GOAL OF THE EXERCISE
Starting at the first line of the data below, write out each line exactly until you reach the line containing "from FreeCAD import Vector", and include that line too.
○ ○ ○
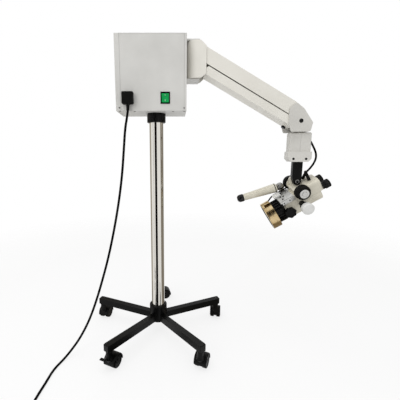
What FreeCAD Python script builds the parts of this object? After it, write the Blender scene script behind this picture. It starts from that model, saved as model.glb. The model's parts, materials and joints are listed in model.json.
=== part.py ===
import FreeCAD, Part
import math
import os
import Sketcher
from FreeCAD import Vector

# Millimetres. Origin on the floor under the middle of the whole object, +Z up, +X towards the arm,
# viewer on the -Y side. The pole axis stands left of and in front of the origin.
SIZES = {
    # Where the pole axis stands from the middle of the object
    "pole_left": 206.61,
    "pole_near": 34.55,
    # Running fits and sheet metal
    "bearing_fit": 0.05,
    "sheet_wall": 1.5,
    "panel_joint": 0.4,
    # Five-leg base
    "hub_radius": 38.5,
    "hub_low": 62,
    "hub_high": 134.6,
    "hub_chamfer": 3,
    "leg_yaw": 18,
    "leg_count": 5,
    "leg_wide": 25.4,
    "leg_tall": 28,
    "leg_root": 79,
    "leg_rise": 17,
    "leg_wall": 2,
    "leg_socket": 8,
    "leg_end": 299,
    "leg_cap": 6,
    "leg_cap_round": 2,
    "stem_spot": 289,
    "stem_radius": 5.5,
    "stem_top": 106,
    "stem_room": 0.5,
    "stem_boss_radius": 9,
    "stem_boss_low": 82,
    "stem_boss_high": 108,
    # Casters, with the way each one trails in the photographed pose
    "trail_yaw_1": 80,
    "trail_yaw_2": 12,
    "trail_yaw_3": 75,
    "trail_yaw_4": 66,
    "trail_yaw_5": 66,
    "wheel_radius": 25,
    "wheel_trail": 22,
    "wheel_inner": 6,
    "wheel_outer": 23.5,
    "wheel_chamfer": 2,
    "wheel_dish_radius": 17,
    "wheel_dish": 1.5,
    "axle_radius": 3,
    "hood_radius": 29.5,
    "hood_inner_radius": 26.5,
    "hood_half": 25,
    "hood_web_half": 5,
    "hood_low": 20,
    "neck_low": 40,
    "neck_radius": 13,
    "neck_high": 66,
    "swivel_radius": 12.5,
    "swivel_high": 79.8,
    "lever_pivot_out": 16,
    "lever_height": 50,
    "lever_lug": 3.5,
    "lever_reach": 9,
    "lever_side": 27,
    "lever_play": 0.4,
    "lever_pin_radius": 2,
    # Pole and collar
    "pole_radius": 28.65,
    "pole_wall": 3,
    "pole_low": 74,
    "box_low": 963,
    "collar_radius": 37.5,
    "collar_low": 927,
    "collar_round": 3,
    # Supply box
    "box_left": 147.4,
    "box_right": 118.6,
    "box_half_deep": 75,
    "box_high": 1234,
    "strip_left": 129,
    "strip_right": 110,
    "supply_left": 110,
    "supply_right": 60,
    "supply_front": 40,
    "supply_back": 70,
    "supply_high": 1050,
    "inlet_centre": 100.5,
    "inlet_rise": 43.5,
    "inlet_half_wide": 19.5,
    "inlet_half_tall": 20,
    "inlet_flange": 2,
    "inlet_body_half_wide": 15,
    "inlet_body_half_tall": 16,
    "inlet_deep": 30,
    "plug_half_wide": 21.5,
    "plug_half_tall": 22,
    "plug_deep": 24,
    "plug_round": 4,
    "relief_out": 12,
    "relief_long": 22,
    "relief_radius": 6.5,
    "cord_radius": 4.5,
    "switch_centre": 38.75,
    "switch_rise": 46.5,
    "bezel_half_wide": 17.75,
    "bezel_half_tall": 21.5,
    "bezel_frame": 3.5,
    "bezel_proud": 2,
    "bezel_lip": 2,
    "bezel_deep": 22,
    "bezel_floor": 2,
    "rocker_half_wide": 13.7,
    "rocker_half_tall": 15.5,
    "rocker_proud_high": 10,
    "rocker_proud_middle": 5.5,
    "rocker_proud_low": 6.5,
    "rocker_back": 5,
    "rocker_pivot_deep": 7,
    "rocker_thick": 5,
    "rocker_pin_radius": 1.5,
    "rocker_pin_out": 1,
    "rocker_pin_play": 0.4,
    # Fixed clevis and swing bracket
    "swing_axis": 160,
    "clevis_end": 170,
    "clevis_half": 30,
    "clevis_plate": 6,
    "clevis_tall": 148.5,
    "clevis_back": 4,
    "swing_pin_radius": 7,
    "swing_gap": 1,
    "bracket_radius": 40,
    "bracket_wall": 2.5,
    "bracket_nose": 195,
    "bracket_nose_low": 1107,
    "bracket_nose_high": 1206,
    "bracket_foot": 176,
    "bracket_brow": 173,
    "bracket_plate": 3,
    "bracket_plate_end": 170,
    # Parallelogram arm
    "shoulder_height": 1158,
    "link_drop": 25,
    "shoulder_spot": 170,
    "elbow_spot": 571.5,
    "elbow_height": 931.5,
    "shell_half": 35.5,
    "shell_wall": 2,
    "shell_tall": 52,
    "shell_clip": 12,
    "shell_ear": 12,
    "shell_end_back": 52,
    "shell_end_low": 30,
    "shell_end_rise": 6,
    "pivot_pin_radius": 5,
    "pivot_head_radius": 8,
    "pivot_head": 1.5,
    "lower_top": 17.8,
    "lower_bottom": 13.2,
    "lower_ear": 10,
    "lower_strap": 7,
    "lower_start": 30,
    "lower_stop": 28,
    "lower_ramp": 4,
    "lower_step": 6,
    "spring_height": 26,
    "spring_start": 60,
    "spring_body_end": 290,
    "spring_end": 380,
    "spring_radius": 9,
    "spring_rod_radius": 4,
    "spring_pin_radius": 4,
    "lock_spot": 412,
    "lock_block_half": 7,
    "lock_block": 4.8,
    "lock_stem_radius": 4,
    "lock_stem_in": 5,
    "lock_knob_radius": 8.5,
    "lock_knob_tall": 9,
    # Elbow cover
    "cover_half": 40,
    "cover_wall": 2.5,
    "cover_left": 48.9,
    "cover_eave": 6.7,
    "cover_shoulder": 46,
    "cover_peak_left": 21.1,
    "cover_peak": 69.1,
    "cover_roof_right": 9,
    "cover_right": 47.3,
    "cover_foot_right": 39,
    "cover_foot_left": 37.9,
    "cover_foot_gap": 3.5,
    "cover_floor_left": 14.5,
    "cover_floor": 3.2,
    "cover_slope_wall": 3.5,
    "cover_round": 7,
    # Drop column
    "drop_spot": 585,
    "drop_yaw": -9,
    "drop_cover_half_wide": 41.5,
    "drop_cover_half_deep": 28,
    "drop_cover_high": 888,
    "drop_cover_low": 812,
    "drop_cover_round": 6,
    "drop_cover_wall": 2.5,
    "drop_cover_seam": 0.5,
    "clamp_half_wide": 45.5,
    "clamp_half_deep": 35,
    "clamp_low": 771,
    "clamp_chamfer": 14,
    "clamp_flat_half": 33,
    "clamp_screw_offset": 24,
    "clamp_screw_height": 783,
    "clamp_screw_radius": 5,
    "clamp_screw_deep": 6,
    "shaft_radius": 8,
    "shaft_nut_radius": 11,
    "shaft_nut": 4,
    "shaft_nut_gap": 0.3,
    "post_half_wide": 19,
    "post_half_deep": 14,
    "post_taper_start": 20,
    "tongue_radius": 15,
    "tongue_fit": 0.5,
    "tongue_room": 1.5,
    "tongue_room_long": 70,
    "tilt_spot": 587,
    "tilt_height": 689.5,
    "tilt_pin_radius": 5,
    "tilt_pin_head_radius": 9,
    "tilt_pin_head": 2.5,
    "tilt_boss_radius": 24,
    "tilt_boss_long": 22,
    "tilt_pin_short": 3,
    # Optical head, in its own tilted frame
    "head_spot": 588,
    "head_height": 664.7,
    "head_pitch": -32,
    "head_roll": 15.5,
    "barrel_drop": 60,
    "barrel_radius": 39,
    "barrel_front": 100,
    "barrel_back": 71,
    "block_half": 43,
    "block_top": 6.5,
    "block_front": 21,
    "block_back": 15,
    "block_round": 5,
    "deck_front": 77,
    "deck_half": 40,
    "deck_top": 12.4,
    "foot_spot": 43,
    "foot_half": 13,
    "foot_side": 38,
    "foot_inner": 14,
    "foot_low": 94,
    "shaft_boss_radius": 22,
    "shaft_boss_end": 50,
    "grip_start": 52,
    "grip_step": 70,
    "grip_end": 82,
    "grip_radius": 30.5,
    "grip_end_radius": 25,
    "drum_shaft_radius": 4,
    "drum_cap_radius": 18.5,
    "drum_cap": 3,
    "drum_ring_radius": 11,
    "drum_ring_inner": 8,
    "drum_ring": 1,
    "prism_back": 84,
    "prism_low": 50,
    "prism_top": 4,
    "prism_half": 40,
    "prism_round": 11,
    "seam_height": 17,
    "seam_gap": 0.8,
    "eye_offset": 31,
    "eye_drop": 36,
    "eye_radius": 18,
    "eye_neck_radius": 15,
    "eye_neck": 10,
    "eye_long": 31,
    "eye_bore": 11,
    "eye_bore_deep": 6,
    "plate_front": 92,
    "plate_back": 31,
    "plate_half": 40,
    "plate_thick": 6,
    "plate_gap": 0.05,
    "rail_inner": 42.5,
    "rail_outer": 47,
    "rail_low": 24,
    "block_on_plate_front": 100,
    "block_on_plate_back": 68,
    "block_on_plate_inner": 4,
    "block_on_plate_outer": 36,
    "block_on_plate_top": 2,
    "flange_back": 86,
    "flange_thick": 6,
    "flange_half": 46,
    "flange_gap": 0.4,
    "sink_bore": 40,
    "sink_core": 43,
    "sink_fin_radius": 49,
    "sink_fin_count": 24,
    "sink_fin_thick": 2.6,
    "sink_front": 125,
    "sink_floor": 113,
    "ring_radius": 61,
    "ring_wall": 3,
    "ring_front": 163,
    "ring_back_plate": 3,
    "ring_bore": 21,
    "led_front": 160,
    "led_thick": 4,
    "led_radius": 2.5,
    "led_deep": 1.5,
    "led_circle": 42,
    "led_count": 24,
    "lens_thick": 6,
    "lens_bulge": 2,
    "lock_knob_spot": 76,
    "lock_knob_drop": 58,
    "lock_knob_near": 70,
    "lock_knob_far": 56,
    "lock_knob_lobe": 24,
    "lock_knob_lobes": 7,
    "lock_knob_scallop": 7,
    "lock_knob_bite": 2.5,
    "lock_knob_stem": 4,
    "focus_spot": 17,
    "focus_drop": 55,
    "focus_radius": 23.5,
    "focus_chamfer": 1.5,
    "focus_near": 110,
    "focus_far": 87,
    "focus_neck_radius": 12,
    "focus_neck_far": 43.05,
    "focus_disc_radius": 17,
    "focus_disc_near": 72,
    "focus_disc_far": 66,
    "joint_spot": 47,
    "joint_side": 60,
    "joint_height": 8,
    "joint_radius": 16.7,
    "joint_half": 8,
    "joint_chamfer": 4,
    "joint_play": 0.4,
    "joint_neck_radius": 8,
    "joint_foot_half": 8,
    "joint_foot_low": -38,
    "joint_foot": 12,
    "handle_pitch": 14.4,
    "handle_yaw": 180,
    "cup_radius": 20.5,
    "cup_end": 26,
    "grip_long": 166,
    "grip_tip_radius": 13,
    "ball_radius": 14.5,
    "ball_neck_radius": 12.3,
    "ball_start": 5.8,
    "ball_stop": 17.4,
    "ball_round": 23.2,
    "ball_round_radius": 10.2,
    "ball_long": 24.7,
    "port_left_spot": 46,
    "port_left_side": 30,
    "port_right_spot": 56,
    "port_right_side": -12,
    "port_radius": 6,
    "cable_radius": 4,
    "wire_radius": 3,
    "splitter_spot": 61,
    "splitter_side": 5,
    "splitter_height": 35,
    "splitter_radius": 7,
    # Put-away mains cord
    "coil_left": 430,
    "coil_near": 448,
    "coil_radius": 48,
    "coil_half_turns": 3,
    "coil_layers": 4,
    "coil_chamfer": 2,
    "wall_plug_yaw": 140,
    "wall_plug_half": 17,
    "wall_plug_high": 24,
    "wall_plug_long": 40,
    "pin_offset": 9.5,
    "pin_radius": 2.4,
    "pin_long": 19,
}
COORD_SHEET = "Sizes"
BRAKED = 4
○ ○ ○
EXERCISE RESPONSE
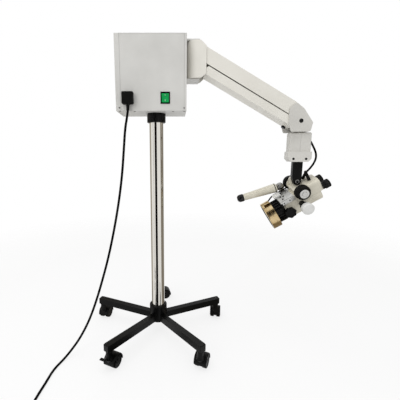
What FreeCAD Python script builds the parts of this object? After it, write the Blender scene script behind this picture. It starts from that model, saved as model.glb. The model's parts, materials and joints are listed in model.json.
=== part.py ===
import FreeCAD, Part
import math
import os
import Sketcher
from FreeCAD import Vector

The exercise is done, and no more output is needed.